Obviously take this with a grain of salt. And I HIGHLY doubt this happens. Incarcerated Bob @incarceratedbob **UPDATED NFL NEWS**Source: Jets have called the Vikings about the availability of Percy Harvin as of now no offer exchanged-- Minny waiting
i would LOVE this. IB is typically a moron, but right now all things considered this is feasible. If this turns out to be true I'll officially consider him worthy of consideration when he tweets.
Hill was consensus 2nd round pick in every scouting report, draft publication you could get your hands. He had a great combine so some pushed him into the late first round. After the big two of Floyd and Blackmon he was a drop off talent wise but arguably the next best receiver available by general consensus. You placing him as a 5th round value is just revisionist history and flat out wrong and misleading.
Jake Steinberg @Steiny31 Per ESPN's Sal Paolantonio the #Jets had a 5-hour meeting last night to discuss whether or not to sign a WR. They've decided to stand pat.
No he wasn't. Before the combine Stephen Hill was a consensus 4th round pick with people projecting him up in the 3rd and down in to the 5th depending on their biases. He looked very good in his skivvies and he became one of the draft's risers with the Jets falling for him hook line and sinker, because hey, the Jets like people who look good in their skivvies. That's just what it is.

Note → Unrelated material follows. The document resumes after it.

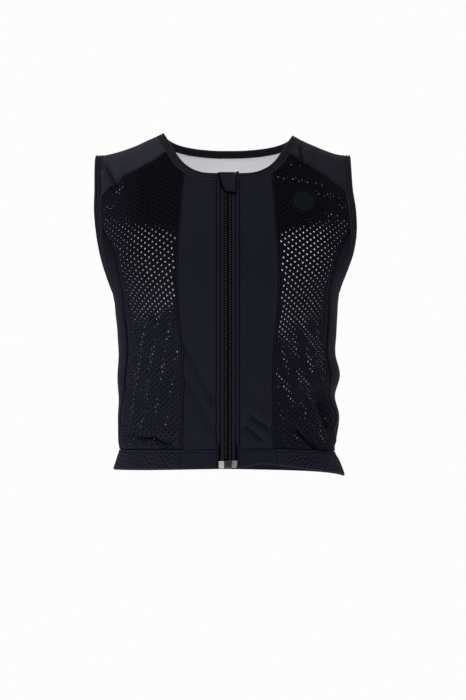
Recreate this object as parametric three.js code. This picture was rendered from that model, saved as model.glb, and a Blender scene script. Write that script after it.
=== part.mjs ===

Manish Mehta @MMehtaNYDN Jets waived WRs Scotty McKnight and Demarcus Ganaway. #nyj Ganaway was battling hamstring injury. McKnight told me few days ago his surgically repaired knee was little sore, but thought he'd be fine
Can't see why they would do this. Just too much uncertainty with Kerley, Hill, and Schillens. They want Sanchez to improve yet this is the WR corps, and Holmes. If the ground and pound fails or the defense gives up an early lead, you do not want Sanchez trying to air it out to an unproven WR corps like this. Any kind of WR veteran depth pickup would be a smart move.